*Goal*
Repeat exactly the lines of the listing below, please, starting with the first and ending with the line containing "grow: float"; leave out the rest.

— start Data extract —

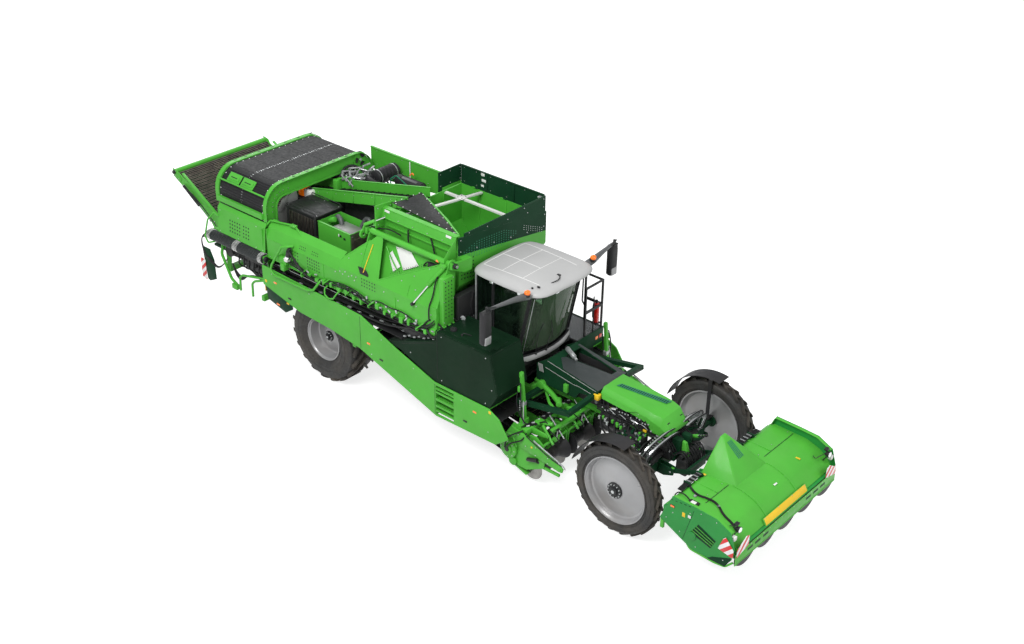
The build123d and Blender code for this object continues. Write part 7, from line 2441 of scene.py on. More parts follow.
PAD_MESH = 0.01
PAD_PRESSURE = 4.0
PAD_FRAMES = 20


@dataclass
class Pad:
    """A seat cushion: rounded, blown up like filled cloth, with a piped seam.

    Fields are its name, its box, the radius of its corners and how far it may swell.
    """

    name: str
    x: Span
    y: Span
    z: Span
    soft: float
    grow: float

    def build(self, stands_for: tuple[str, ...] = ()) -> None:
        """Builds the cushion.

        Args:
            stands_for: the nodes it replaces.
        """
        shape = Shape(CLOTH)
        shape.box(self.x, self.y, self.z, self.soft)
        made = shape.piece(self.name, "chassis", stands_for, 60)
        remesh = made.modifiers.new("even", "REMESH")
        remesh.mode = "VOXEL"
        remesh.voxel_size = PAD_MESH
        self._apply(made, remesh)
        self._blow(made)
        finer = made.modifiers.new("finer", "SUBSURF")
        finer.levels = finer.render_levels = 1
        self._apply(made, finer)
        for face in made.data.polygons:
            face.use_smooth = True
        self._piping()

    def _apply(self, made: bpy.types.Object, modifier: bpy.types.Modifier) -> None:
        """Turns one modifier into mesh."""
        bpy.context.view_layer.update()
        seen = made.evaluated_get(bpy.context.evaluated_depsgraph_get())
        mesh = bpy.data.meshes.new_from_object(seen)
        for slot, material in enumerate(made.data.materials):
            mesh.materials[slot] = material
        made.modifiers.remove(modifier)
        made.data = mesh

    def _blow(self, made: bpy.types.Object) -> None:
        """Blows the cushion up as cloth under pressure, and caps how far each point moves."""
        start = [vert.co.copy() for vert in made.data.vertices]
        cloth = made.modifiers.new("filled", "CLOTH")
        cloth.settings.use_pressure = True
        cloth.settings.uniform_pressure_force = PAD_PRESSURE
        cloth.settings.effector_weights.gravity = 0
        cloth.settings.quality = 5
        for moment in range(1, PAD_FRAMES + 1):
            bpy.context.scene.frame_set(moment)
        self._apply(made, cloth)
        bpy.context.scene.frame_set(1)
        for vert, old in zip(made.data.vertices, start):
            shift = vert.co - old
            if shift.length > self.grow:
                vert.co = old + shift.normalized() * self.grow

    def _piping(self) -> None:
        """Adds the seam: piping round the pad's middle."""
        seam = Shape(TRIM)
        g = self.grow * 0.75
        x0, x1, y0, y1 = self.x[0] - g, self.x[1] + g, self.y[0] - g, self.y[1] + g
        middle = (self.z[0] + self.z[1]) / 2
        c = self.soft * 1.1
        if self.z[1] - self.z[0] > self.x[1] - self.x[0]:
            z0, z1, x = self.z[0] - g, self.z[1] + g, (self.x[0] + self.x[1]) / 2
            route = [
                (x, y0 + c, z0), (x, y1 - c, z0), (x, y1, z0 + c), (x, y1, z1 - c), (x, y1 - c, z1), (x, y0 + c, z1),
                (x, y0, z1 - c), (x, y0, z0 + c), (x, y0 + c, z0),
            ]
        else:
            route = [
                (x0 + c, y0, middle), (x1 - c, y0, middle), (x1, y0 + c, middle), (x1, y1 - c, middle),
                (x1 - c, y1, middle), (x0 + c, y1, middle), (x0, y1 - c, middle), (x0, y0 + c, middle),
                (x0 + c, y0, middle),
            ]
        seam.tube(route, 0.005)
        seam.piece(f"{self.name}_piping", "chassis")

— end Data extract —

*Exercise result*
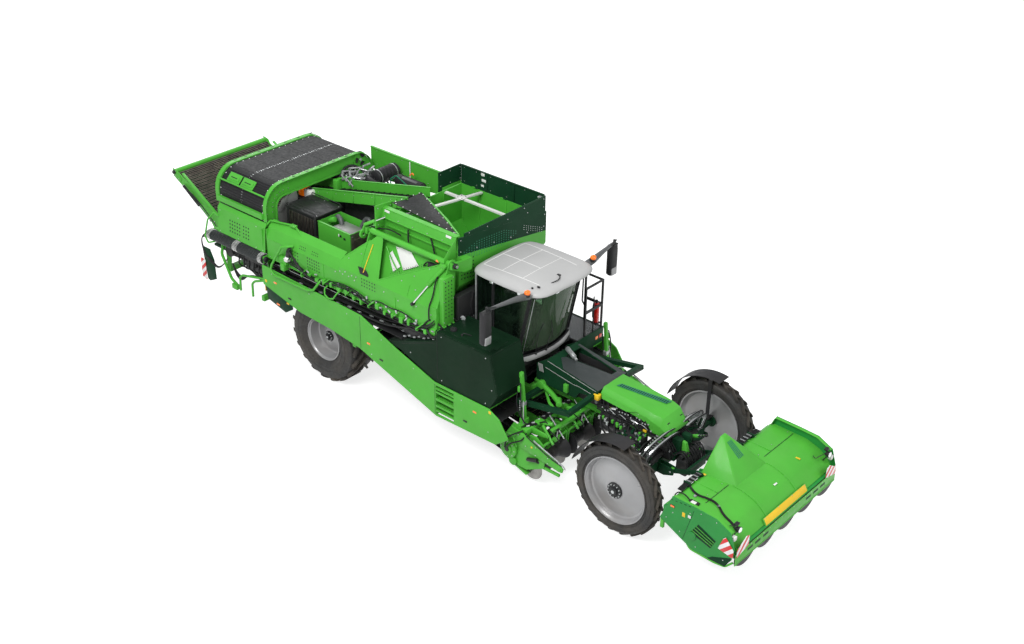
The build123d and Blender code for this object continues. Write part 7, from line 2441 of scene.py on. More parts follow.
PAD_MESH = 0.01
PAD_PRESSURE = 4.0
PAD_FRAMES = 20


@dataclass
class Pad:
    """A seat cushion: rounded, blown up like filled cloth, with a piped seam.

    Fields are its name, its box, the radius of its corners and how far it may swell.
    """

    name: str
    x: Span
    y: Span
    z: Span
    soft: float
    grow: float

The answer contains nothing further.